Three Dimensional Pscychographic Model


Psychographic models have evolved over the ages. They first began with the Bernwall model, which was a one-dimensional model. It later evolved into the BBK model, which was a two-dimensional model. Finally, in recent times, three-dimensional psychographic models have been developed. In this article, we will have a closer look at the three-dimensional model as well as how this model helps us categorize investors according to their behavioral personality type.

It needs to be kept in mind that this model has not been developed by an economist or a psychologist. Instead, it has just come into existence because many practitioners in the investment market use this model. As a result, this model has not been exactly defined. Many variations of this model are widely used in different parts of the world. However, the gist of most variations remains the same and has been described in the below article.

The Three Dimensional Model

  1. Dimension #1: Pragmatism

    The first personality trait which is used as an axis while describing investors is the degree of practicality. At one end of the spectrum are investors who are very pragmatic. They are aware of their capabilities and abilities as an individual investor. They factor in the fact that markets are not in their control. As a result, they tend to mitigate risks. Pragmatic investors are rightly skeptical about their own abilities to infer how the market will move in the future. Pragmatists always tend to be conservative. Pragmatists are generally prone to behavioral biases such as the conservatism bias.

    At the other end are investors who are not so pragmatic. They have an exaggerated sense of self. They have an excessive belief in their abilities to predict the market. Also, they believe that since they have such prolific abilities, they are actually in control of their investments. Investors in this category are most likely to have overconfidence bias, self-attribution bias, and optimism bias.

  2. Dimension #2: Integration

    The second personality trait relates to the investor’s ability to look at the big picture. The reality is that all investments made by an investor are actually interconnected and form one big portfolio. People who view their investments in an integrated manner tend to believe in this approach. Investors with a high degree of integration are aware of the cyclical nature of the markets. They are also aware of how various financial instruments act at different points of time in the cycle. Since they are aware of the correlation between their investment, they book losses and sell their investments if it means benefit to the overall portfolio.

    Investors who have a low degree of integration tend to look at their investments as not being connected. They view each investment as a separate account which has no relation to the other account. Since these investors view each investment as separate, they are likely to hang on to the losers because of the loss aversion and anchoring bias mentioned in the earlier articles. These investors do not have the ability to look at the portfolio as a whole and exit an investment after realizing a loss if it would mean making a gain at the macro level. Investors with low levels of integration are most susceptible to have mental accounting bias because they are used to segregating different pots of money.

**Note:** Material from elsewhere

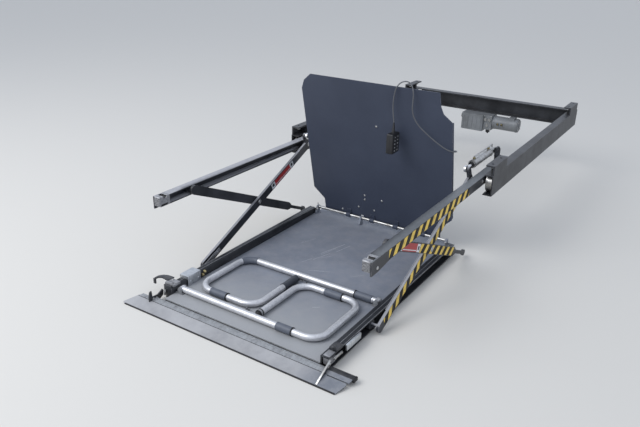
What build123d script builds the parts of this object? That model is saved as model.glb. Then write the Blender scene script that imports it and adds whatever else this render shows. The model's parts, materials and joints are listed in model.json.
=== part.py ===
from build123d import *
from math import asin, cos, degrees, pi, radians, sin, tan
import os

# Slide-out scissor lift for a wheelchair, stowed under a floor. Millimetres.
# X runs across the platform, Y inwards, Z up. The origin is the centre of the front
# bolts, on the top faces of the hangers. The lift is out and on the ground.

# Platform
clear_width = 840
platform_length = 1243
floor_below_mount = 490
platform_edge_y = -110
deck_thickness = 6
rib_height = 17
rib_width = 30
rib_count = 5
deck_lip = 54
side_rail_width = 40
side_rail_height = 56
side_rail_below_floor = 24
side_rail_wall = 5

# Scissor arms
arm_height = 46
arm_thickness = 12
arm_gap = 4
arm_side_room = 30
upper_half = 508
lower_half = 482
slim_end_height = 18
slim_end_length = 170
pivot_inset = 5
pin_radius = 10
pivot_pin_radius = 8
axle_radius = 9
stub_radius = 16
running_clearance = 0.06
roller_clearance = 0.4

# Carriage
upper_arm_top = 429
upper_arm_width = 42
upper_arm_height = 46
upper_arm_wall = 6
upper_arm_skirt = 14
upper_arm_reach = 1133
cap_length = 62
carriage_tail = 300
tail_length = 70

# Guide frame
guide_gap = 5
guide_width = 46
guide_height = 108
guide_wall = 6
guide_below_mount = 50
guide_front_y = -100
slide_travel = 1220
hanger_length = 190
hanger_thickness = 8
hanger_bolt_radius = 6.5
bolt_spacing_y = 120
crossmember_depth = 60

# Lift cylinders
lever_radius = 60
lever_gap = 5
lift_range = 54
barrel_radius = 21
barrel_length = 250
rod_radius = 8
eye_thickness = 10
eye_pin_radius = 7
eye_clearance = 4.6

# Bridge plate
plate_lean = 12.6
plate_height = 836
plate_half_width = 432
plate_top_half_width = 368
plate_thickness = 4
plate_foot_half_width = 366
plate_foot_height = 62
plate_low_corner = 128
plate_right_steps = ((18, 38), (5, 73))
plate_left_step = (20, 48)
plate_left_shoulder = 750
plate_right_shoulder = 690
flange_depth = 14
flange_thickness = 4
plate_hinge_height = 36
hinge_bar_radius = 8
knuckle_wall = 5
knuckle_length = 26
knuckle_places = (-200, -45, 105, 270)

# Cord of the hand control
cord_radius = 3
coil_x = 345
coil_height = 455
coil_radius = 33
coil_wall = 13
coil_depth = 19
coil_hook_radius = 4
plug_radius = 8
plug_length = 45

# Handrails
tube_radius = 15
tube_wall = 2.5
sleeve_radius = tube_radius + 3
handrail_pivot_x = 396
handrail_middle = platform_length - 295
handrail_depth = 355
handrail_spacing = 416
handrail_side_x = 352
handrail_leg_x = 25
handrail_bend = 75
leg_end_gap = 34
grip_radius = tube_radius + 2.5
grip_length = 88
cap_radius = tube_radius + 2
cap_depth = 14

# Outer ramp
ramp_half_width = 580
ramp_front_half_width = 557
ramp_length = 106
ramp_thickness = 5
ramp_hinge_offset = 12
ramp_hinge_drop = 9
ramp_rod_radius = 4
ramp_knuckle_radius = 7.5
ramp_lug_places = (-400, -200, 0, 200, 400)
ramp_lug_length = 40
ramp_knuckle_places = (-300, -100, 100, 300)
ramp_knuckle_length = 140
ground_below_floor = 28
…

  3. Dimension #3: Maturity

    The third and final trait is the investors’ willingness and ability to realize that they have made a mistake and hence correct course. The mature investors are aware that investing is a probabilistic activity. Hence, the probability of failure is inbuilt in every investment that they make. It would close to impossible for them to never have made an investment where they lost money. Since mature investors are aware of this, they are able to easily make decisions under pressure.

    Investors who are not mature have a difficult time accepting their mistake. Instead, they tend to rationalize the errors that they made and often give a wide variety of reasons as to why the decision made by them was correct under the given circumstances. Immature investors have a difficult time making decisions in the first place. They are the ones who suffer from decision paralysis the most since a wrong decision tends to take the maximum emotional toll on them. It would be fair to say that these investors are prone to regret aversion bias. These investors are also susceptible to other biases, such as endowment bias.

How these Dimensions Interact?

Each of the above-mentioned dimensions has a positive side and a negative side. It is possible for investors to have only negative traits or all three negative traits. These dimensions are more or less independent of each other. However, when looked at together, they are able to define the entire spectrum of personality types. Since there are three dimensions, a total of eight personality types are possible.

This model provides a comprehensive framework using which investors can introspect to find the biases to which they are most susceptible. Once they are aware of the possible mistakes that they are likely to make, the probability of making those mistakes reduces drastically.